-- START --
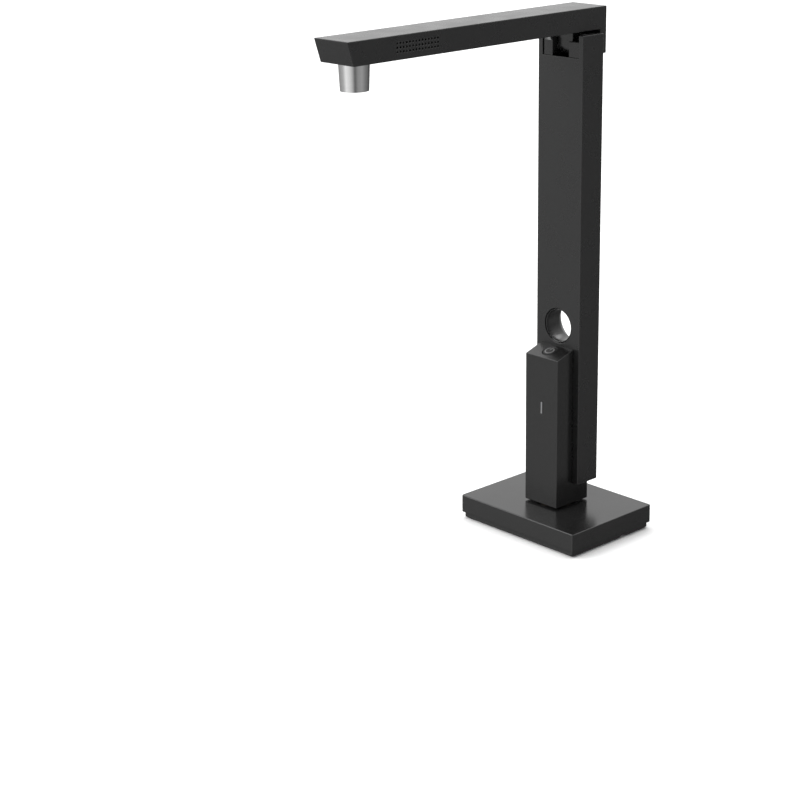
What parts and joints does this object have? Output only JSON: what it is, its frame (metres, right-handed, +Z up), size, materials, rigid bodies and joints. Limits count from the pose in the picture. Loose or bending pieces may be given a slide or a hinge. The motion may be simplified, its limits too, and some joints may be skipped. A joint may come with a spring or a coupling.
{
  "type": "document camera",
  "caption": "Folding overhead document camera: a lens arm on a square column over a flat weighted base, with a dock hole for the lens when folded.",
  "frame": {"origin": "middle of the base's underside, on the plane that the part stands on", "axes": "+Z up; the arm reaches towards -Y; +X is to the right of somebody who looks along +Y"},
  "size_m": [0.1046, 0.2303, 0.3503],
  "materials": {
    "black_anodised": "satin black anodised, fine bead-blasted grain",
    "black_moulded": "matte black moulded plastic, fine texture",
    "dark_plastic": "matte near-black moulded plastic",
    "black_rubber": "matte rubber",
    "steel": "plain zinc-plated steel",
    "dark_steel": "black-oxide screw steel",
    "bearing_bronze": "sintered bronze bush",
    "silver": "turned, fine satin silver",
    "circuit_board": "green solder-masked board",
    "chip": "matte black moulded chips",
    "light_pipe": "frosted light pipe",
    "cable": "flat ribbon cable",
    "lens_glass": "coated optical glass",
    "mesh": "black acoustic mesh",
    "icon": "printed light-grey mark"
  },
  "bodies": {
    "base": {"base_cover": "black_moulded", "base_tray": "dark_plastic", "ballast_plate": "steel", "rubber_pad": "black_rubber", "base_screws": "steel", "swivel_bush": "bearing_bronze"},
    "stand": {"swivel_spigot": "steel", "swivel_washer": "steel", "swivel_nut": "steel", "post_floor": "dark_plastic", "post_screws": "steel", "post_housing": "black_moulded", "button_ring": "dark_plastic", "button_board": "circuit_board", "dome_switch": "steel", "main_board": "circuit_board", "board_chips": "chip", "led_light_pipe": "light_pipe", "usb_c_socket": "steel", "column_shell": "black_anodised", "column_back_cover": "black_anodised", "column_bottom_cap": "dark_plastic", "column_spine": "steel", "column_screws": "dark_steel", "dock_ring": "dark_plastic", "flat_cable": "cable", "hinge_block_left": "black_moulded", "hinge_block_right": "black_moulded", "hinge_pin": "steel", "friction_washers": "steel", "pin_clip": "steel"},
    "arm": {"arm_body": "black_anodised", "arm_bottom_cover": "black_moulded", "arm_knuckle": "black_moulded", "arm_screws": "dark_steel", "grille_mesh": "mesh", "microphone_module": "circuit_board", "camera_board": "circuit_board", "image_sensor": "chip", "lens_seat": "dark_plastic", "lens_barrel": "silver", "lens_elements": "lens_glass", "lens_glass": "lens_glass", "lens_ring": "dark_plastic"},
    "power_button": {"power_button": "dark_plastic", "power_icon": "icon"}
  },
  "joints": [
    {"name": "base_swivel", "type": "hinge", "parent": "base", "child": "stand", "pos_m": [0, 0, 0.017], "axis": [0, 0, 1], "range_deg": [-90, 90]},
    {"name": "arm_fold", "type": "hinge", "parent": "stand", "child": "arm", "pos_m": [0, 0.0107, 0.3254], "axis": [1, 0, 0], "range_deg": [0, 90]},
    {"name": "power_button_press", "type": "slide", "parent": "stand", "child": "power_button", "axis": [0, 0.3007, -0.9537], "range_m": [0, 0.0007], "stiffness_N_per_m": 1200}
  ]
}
-- END --
▶ [DIRECTIONS]: List each line in the listing that contains the string "frame".

▶ [RESULT BELOW]:
What parts and joints does this object have? Output only JSON: what it is, its frame (metres, right-handed, +Z up), size, materials, rigid bodies and joints. Limits count from the pose in the picture. Loose or bending pieces may be given a slide or a hinge. The motion may be simplified, its limits too, and some joints may be skipped. A joint may come with a spring or a coupling.
  "frame": {"origin": "middle of the base's underside, on the plane that the part stands on", "axes": "+Z up; the arm reaches towards -Y; +X is to the right of somebody who looks along +Y"},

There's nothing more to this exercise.